17.30 Uhr: Ich mache mich auf den Heimweg. Wie ich durch die Strasse laufe, wächst wieder der Drang, Nikotin zu konsumieren und ich bekomme erneut Hunger. Die zweite Krise bahnt sich an.

17.45 Uhr: Ich warte auf den Bus nach Hause. Kopfschmerzen bahnen sich an. Entzugserscheinung? Ich will das Handy aus der Hosentasche nehmen, um mich abzulenken, stecke es dann aber wieder zurück. Nein, darauf soll ich ja auch weitestgehend verzichten.

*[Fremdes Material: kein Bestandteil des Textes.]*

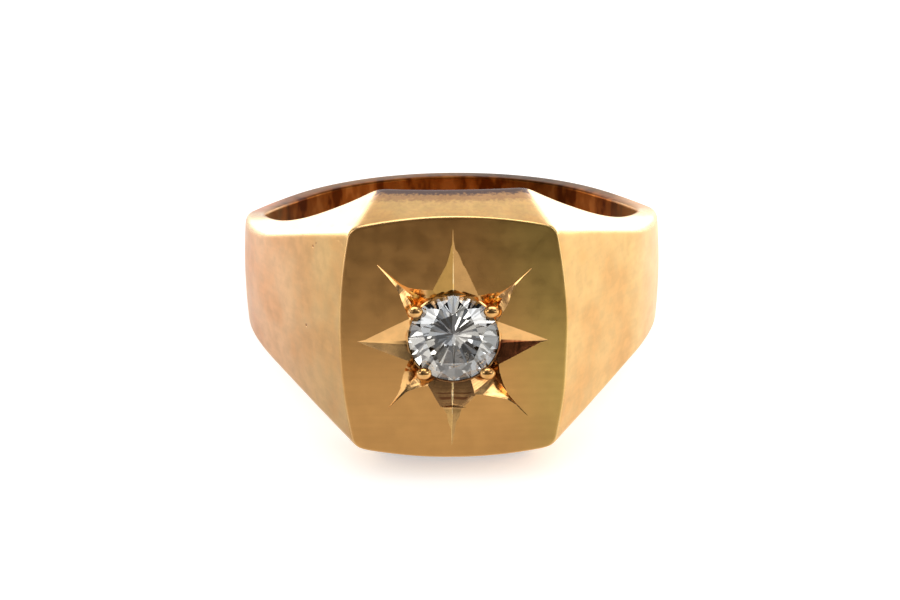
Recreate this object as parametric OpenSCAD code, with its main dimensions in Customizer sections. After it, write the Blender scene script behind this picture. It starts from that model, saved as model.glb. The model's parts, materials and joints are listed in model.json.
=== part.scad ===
// Square-headed gold signet ring with a round brilliant held in a star cut.
// The ring lies on its side as it rests by itself: the head is at -Y and tipped up a little,
// the back of the band is at +Y, and Z = 0 is the surface that the ring lies on.

/* [Band] */
// Inside diameter, where the finger goes
inside_d = 19; // [17:0.5:21]
// Thickness of the wall at the back
back_wall = 1.15; // [0.95:0.05:1.5]
// Width of the band at the back
back_w = 4.22; // [3.4:0.02:4.6]
// Radius of the slightly rounded outer surface, across the band
crown_r = 29; // [26:1:40]

/* [Head] */
// Thickness of the metal from the finger hole to the flat face
head_wall = 2.5; // [2.45:0.05:3]
// Height of the face along its middle
face_h = 11.78; // [11:0.02:12.2]
// Radius of the bowed top and bottom sides of the head
side_r = 22.3; // [18:0.1:30]
// Angle at which the top and bottom sides spread towards the finger
side_spread = 16.6; // [10:0.1:20]
// Distance from the middle of the face to its corners, sideways
corner_x = 4.65; // [4.4:0.05:4.8]

/* [Shoulders] */
// Angle from the middle of the face to where the straight shoulders leave the round band
shoulder_angle = 59.3; // [57:0.1:61]
// Slope of the rims down from the corners of the face
rim_slope = 33.5; // [31:0.1:34]
// Lean of the rims towards the face
rim_lean = 5.5; // [4:0.1:7]
// Radius of the hollow sweep from the rims to the back
sweep_r = 26.9; // [26:0.1:30]
// Distance behind the finger's axis at which the sweep starts
sweep_start = 6.1; // [5.5:0.1:6.5]

/* [Stone] */
// Diameter of the brilliant
stone_d = 4.24; // [4:0.02:4.4]
// Height of the stone's middle above the middle of the face
stone_up = 0.1; // [0:0.05:0.2]
// Depth of the stone's widest edge below the face
girdle_depth = 0.25; // [0.2:0.01:0.3]
// Thickness of that edge
girdle_t = 0.08; // [0.04:0.01:0.1]
// Width of the flat top, as a share of the diameter
table_share = 0.58; // [0.52:0.01:0.62]
// Slope of the facets above the edge
crown_angle = 34; // [32:0.5:36]
// Slope of the facets below the edge
pavilion_angle = 40.5; // [39.5:0.25:41]
// Gap all round between the stone and the metal
seat_gap = 0.05; // [0.03:0.01:0.06]

/* [Star] */
// Distance from the middle of the stone to the grains that hold it
grain_reach = 2.33; // [2.3:0.01:2.4]
// Radius of a grain
grain_r = 0.3; // [0.26:0.01:0.31]
// Depth of the four large rays beside the stone
large_ray_depth = 0.6; // [0.45:0.05:0.7]
// Depth of the four small rays beside the stone
small_ray_depth = 0.5; // [0.4:0.05:0.6]

/* [Hidden] */
$fn = 128;
gold = "goldenrod";
clear = "aliceblue";
big = 40;

bore_r = inside_d / 2;
outer_r = bore_r + back_wall;
face_reach = bore_r + head_wall;
// Nothing of the metal is nearer the axis or further along it than these.
core_r = 4;
core_h = 8;

// How far a bowed line of radius r has dropped at a distance x from its middle
function sag(r, x) = r - sqrt(r * r - x * x);

// Height of the head's bowed side above the ring's middle, at a place seen from above
function side_z(x, y) = face_h / 2 + (y + face_reach) * tan(side_spread)
    - sag(side_r, x) / cos(side_spread);

corner_z = side_z(corner_x, -face_reach);

// Height of a rim's plane there
function rim_z(x, y) = corner_z - (x - corner_x) * tan(rim_slope)
    + (y + face_reach) * tan(rim_lean) / cos(rim_slope);

// Place on the front edge of the finger hole
function bore_y(x) = -sqrt(bore_r * bore_r - x * x);

// Where the bowed side meets a rim on that edge, found by halving the range a number of times
function crease_x(low, high, times) =
    let (middle = (low + high) / 2)
    times == 0 ? middle
    : side_z(middle, bore_y(middle)) < rim_z(middle, bore_y(middle)) ? crease_x(middle, high, times - 1)
    : crease_x(low, middle, times - 1);

// The ring rests on the inner ends of the two lower creases and on the lower outer edge of the back.
rest_x = crease_x(0, corner_x, 20);
rest_y = bore_y(rest_x);
rest_z = side_z(rest_x, rest_y);
back_edge_r = outer_r - sag(crown_r, back_w / 2);
rest_tilt = atan2(rest_z - back_w / 2, back_edge_r - rest_y);
rest_lift = rest_z * cos(rest_tilt) + rest_y * sin(rest_tilt);
front_y = -face_reach * cos(rest_tilt) - face_h / 2 * sin(rest_tilt);
back_y = back_edge_r * cos(rest_tilt) + back_w / 2 * sin(rest_tilt);

stone_r = stone_d / 2;
table_r = stone_r * table_share;
crown_h = (stone_r - table_r) * tan(crown_angle);
pavilion_h = stone_r * tan(pavilion_angle);
seat_r = stone_r + seat_gap;
seat_depth = girdle_depth + girdle_t + seat_gap;

// The rays of the star, each with the direction of its tip on the face, anticlockwise from the right.
RAY_ANGLE = 0;
RAY_REACH = 1;
RAY_HALF_WIDTH = 2;
large_rays = [
    [0, 4.4, 1.0],
    [90, 4.8, 1.06],
    [181, 4.45, 1.0],
    [270, 4.9, 1.14],
];
small_rays = [
    [45, 4.2, 0.62],
    [134, 4.2, 0.62],
    [229, 4.1, 0.62],
    [314, 4.2, 0.62],
];
grain_angles = [39, 141, 230, 315];
// The rays' widths and depths are measured here, and their cuts run on to ray_root, inside the seat.
ray_base = 2.2;
ray_root = 1.5;
// How far the cuts are drawn out past the face, as a share of their size
overcut = 1.3;

// A section across the band's outer side, from inside the finger hole outwards
module outer_section() {
    intersection() {
        translate([outer_r - crown_r, 0]) circle(r = crown_r, $fn = 512);
        translate([core_r, -core_h]) square([outer_r, 2 * core_h]);
    }
}

// One straight shoulder, from where it leaves the round band to the middle of the head
module shoulder() {
    intersection() {
        rotate([0, 0, shoulder_angle - 90]) rotate([90, 0, 0])
            linear_extrude(height = 2 * outer_r) outer_section();
        translate([0, -big, -big / 2]) cube([big, 2 * big, big]);
    }
}

// Band, shoulders and head as seen along the finger's axis, full height and with no hole
module outline() {
    rotate([0, 0, shoulder_angle - 90])
        rotate_extrude(angle = 360 - 2 * shoulder_angle, $fn = 256) outer_section();
    shoulder();
    mirror([1, 0, 0]) shoulder();
}

// The space between the head's bowed top and bottom sides, seen from the front
module head_side() {
    translate([0, -face_reach, face_h / 2]) rotate([side_spread - 90, 0, 0])
        translate([0, side_r, 0]) cylinder(r = side_r, h = 2 * big, center = true, $fn = 512);
}

// What is cut away above one rim
module above_rim() {
    translate([corner_x, -face_reach, corner_z]) rotate([rim_lean, rim_slope, 0])
        translate([-big / 2, -big / 4, 0]) cube([big, big, big / 2]);
}

// What is cut away above the hollow sweep and the back of the band
module above_back() {
    // In front of this the rims are lower than the sweep would be.
    sweep_end = -5.5;
    intersection() {
        translate([0, sweep_start, back_w / 2 + sweep_r]) rotate([0, 90, 0])
            cylinder(r = sweep_r, h = big, center = true, $fn = 512);
        translate([-big / 2, sweep_end, 0]) cube([big, sweep_start - sweep_end, 2 * core_h]);
    }
    translate([-big / 2, sweep_start, back_w / 2]) cube([big, big, 2 * core_h]);
}

// Moves a shape whose Z axis points out of the face to the middle of the stone
module on_face() {
    translate([0, -face_reach, stone_up]) rotate([90, 0, 0]) children();
}

// One V-shaped cut that is widest and deepest beside the stone and runs out at its tip
module ray_cut(ray, depth) {
    growth = (ray[RAY_REACH] - ray_root) / (ray[RAY_REACH] - ray_base);
    root = [ray_root, 0, -depth * growth];
    tip = [ray[RAY_REACH], 0, 0];
    side = [ray_root, ray[RAY_HALF_WIDTH] * growth, 0];
    other_side = [ray_root, -ray[RAY_HALF_WIDTH] * growth, 0];
    corners = [for (corner = [tip, side, other_side]) root + overcut * (corner - root)];
    rotate([0, 0, ray[RAY_ANGLE]])
        polyhedron(points = concat([root], corners), faces = [[0, 1, 2], [0, 3, 1], [0, 2, 3], [1, 3, 2]]);
}

// The seat that the stone drops into
module stone_seat() {
    above_face = 1;
    point_depth = seat_depth + seat_r * tan(pavilion_angle);
    rotate_extrude()
        polygon([[0, -point_depth], [seat_r, -seat_depth], [seat_r, above_face], [0, above_face]]);
}

// One grain of metal, raised beside the stone and pushed over its edge
module grain(angle) {
    stem_r = grain_reach - seat_r;
    stem_h = 2 * small_ray_depth;
    rotate([0, 0, angle]) translate([grain_reach, 0, 0]) {
        sphere(r = grain_r, $fn = 48);
        translate([0, 0, -stem_h]) cylinder(r = stem_r, h = stem_h, $fn = 48);
    }
}

// Turns and lifts the ring from its own frame, with Z along the finger, to how it lies
module lying() {
    translate([0, -(front_y + back_y) / 2, rest_lift]) rotate([-rest_tilt, 0, 0]) children();
}

module signet_body() {
    color(gold) lying() {
        difference() {
            intersection() {
                outline();
                translate([-big / 2, -face_reach, -big / 2]) cube([big, big, big]);
                head_side();
                mirror([0, 0, 1]) head_side();
            }
            for (left = [0, 1], low = [0, 1])
                mirror([left, 0, 0]) mirror([0, 0, low]) above_rim();
            for (low = [0, 1])
                mirror([0, 0, low]) above_back();
            cylinder(r = bore_r, h = big, center = true, $fn = 256);
            on_face() {
                stone_seat();
                for (ray = large_rays) ray_cut(ray, large_ray_depth);
                for (ray = small_rays) ray_cut(ray, small_ray_depth);
            }
        }
        on_face() for (angle = grain_angles) grain(angle);
    }
}

// A corner of the stone at a radius, an angle and a height above its widest edge
function corner(r, angle, z) = [r * cos(angle), r * sin(angle), z];

// The round brilliant. Its widest edge's top is at Z = 0 and its flat top faces +Z.
module brilliant() {
    mains = 8;
    sides = 2 * mains;
    step = 360 / sides;
    turns = [0:mains - 1];
    // How far from the middle the lower facets beside the edge reach, as a share of the radius
    lower_share = 0.23;
    // The points between the table and the edge, and those between the edge and the culet, lie in
    // the planes of the kite facets beside them.
    star_r = (table_r * cos(step) + stone_r) / 2;
    star_z = crown_h * (stone_r - star_r * cos(step)) / (stone_r - table_r);
    lower_r = stone_r * lower_share;
    lower_z = -girdle_t - pavilion_h * (stone_r - lower_r * cos(step)) / stone_r;
    // Where each ring of points starts in the list
    table_at = 0;
    star_at = table_at + mains;
    top_at = star_at + mains;
    bottom_at = top_at + sides;
    lower_at = bottom_at + sides;
    culet_at = lower_at + mains;
    points = concat(
        [for (k = turns) corner(table_r, 2 * k * step, crown_h)],
        [for (k = turns) corner(star_r, (2 * k + 1) * step, star_z)],
        [for (k = [0:sides - 1]) corner(stone_r, k * step, 0)],
        [for (k = [0:sides - 1]) corner(stone_r, k * step, -girdle_t)],
        [for (k = turns) corner(lower_r, (2 * k + 1) * step, lower_z)],
        [[0, 0, -girdle_t - pavilion_h]]
    );
    function next(k) = (k + 1) % mains;
    function before(k) = (k + mains - 1) % mains;
    function around(k) = k % sides;
    faces = concat(
        [[for (k = [mains - 1:-1:0]) table_at + k]],
        [for (k = turns) [table_at + k, table_at + next(k), star_at + k]],
        [for (k = turns) [table_at + k, star_at + k, top_at + 2 * k, star_at + before(k)]],
        [for (k = turns) [star_at + k, top_at + 2 * k + 1, top_at + 2 * k]],
        [for (k = turns) [star_at + k, top_at + around(2 * k + 2), top_at + 2 * k + 1]],
        [for (k = [0:sides - 1])
            [top_at + k, top_at + around(k + 1), bottom_at + around(k + 1), bottom_at + k]],
        [for (k = turns) [lower_at + k, bottom_at + 2 * k, bottom_at + 2 * k + 1]],
        [for (k = turns) [lower_at + k, bottom_at + 2 * k + 1, bottom_at + around(2 * k + 2)]],
        [for (k = turns) [culet_at, lower_at + before(k), bottom_at + 2 * k, lower_at + k]]
    );
    polyhedron(points = points, faces = faces);
}

module diamond() {
    color(clear) lying() on_face() translate([0, 0, -girdle_depth]) brilliant();
}

signet_body();
diamond();
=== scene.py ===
import json
import math

import bmesh
import bpy
import numpy as np
from mathutils import Matrix, Vector


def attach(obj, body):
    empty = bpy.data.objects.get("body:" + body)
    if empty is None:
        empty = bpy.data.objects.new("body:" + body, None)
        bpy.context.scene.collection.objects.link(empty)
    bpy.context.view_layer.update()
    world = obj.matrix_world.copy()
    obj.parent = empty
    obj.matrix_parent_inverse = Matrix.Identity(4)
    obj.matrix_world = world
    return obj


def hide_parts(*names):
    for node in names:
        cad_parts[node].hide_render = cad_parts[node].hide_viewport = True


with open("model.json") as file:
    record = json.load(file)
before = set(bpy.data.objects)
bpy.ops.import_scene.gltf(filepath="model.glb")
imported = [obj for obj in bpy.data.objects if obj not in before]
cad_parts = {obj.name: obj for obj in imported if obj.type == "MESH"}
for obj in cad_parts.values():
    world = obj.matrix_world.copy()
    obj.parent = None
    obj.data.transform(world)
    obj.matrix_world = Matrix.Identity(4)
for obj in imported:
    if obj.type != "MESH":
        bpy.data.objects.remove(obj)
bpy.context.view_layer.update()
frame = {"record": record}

# Lengths are in millimetres in the ring's own frame, until to_row turns them into metres as the
# ring lies. In that frame Z runs along the finger and the face of the head looks along -Y.
MM = 0.001
bore = [m for m in frame["record"]["mounts"] if m["name"] == "finger_bore"][0]
bore_middle = np.array(bore["pos_m"]) / MM
tilt_sin = bore["axis"][1]
tilt_cos = bore["axis"][2]
RING_TO_ROW = np.array([[1, 0, 0], [0, tilt_cos, tilt_sin], [0, -tilt_sin, tilt_cos]])


def to_row(points):
    """Places as the ring lies, in metres, from points of its own frame."""
    return (np.asarray(points) @ RING_TO_ROW.T + bore_middle) * MM


def turned(vectors):
    """Directions as the ring lies, from directions of its own frame."""
    return np.asarray(vectors) @ RING_TO_ROW.T


# Shape of the metal: the finger hole, the band's crowned outside, and the domed face of the head
BORE_R = 9.5
OUTER_R = 10.65
CROWN_R = 29
FACE_REACH = 12
HALF_FACE = 5.89
FACE_DOME_R = 260
# The head's upper and lower sides are bowed, and lean out from the face
SIDE_R = 22.3
SIDE_SPREAD = math.radians(16.6)
# Flat shoulders touch the band at this angle from the middle of the face
SHOULDER = math.radians(59.3)
# Beside the corners of the face, rims slope down along the shoulders
CORNER_X = 4.65
RIM_SLOPE = math.radians(33.5)
RIM_LEAN = math.radians(5.5)
# The sweep is an arc between two places along Y, which ends at the narrow back
SWEEP_R = 26.9
SWEEP_START = 6.1
SWEEP_END = -5.5
BACK_HALF = 2.11
# How fast the limit rises in front of the sweep, so that it cuts nothing there
SWEEP_BEND = 0.15

# How far each edge is worn round
SIDE_RIM_WEAR = 0.2
SWEEP_WEAR = 0.5
RIM_WEAR = 0.22
CORNER_WEAR = 0.3
BACK_WEAR = 0.3
FACE_WEAR = 0.11
BORE_WEAR = 0.18
HEAD_BORE_WEAR = 0.3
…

17.50 Uhr: Zweite Krise – im Bus. Ich setze eine Sonnenbrille auf. Einerseits wegen den Kopfschmerzen, anderseits, um dahinter wütend meine Mitfahrer anzufunkeln. Mehrere Teenager steigen ein und beginnen eine lautstarke Unterhaltung, zeigen sich lärmende Videos auf den Handys. Ich schmeisse die Dinger beim nächsten Halt raus – und die Handys auch.

18.15 Uhr: Ich habe die anderen Passagiere in Ruhe gelassen. Sie können doch nichts dafür. Einige moderate Gewaltfantasien helfen aber, die schlechte Laune zu bewältigen. Ich trinke noch einen Schluck Wasser und steige dann aus.

18.17 Uhr: Ich bin zu Hause und gehe pinkeln.

18.30 Uhr: Meine Partnerin erzählt von ihrem Tag. Er war streng. Die Tochter will spielen.

18.31 Uhr: Ich gehe zum Kühlschrank und bediene mich grosszügig an der Lasagne vom Vortag. Dann gebe ich der Nikotinsucht nach. Vorsätze? Über Bord damit. Dann setze ich mich zur Familie – gut gelaunt. Darauf will ich nicht verzichten.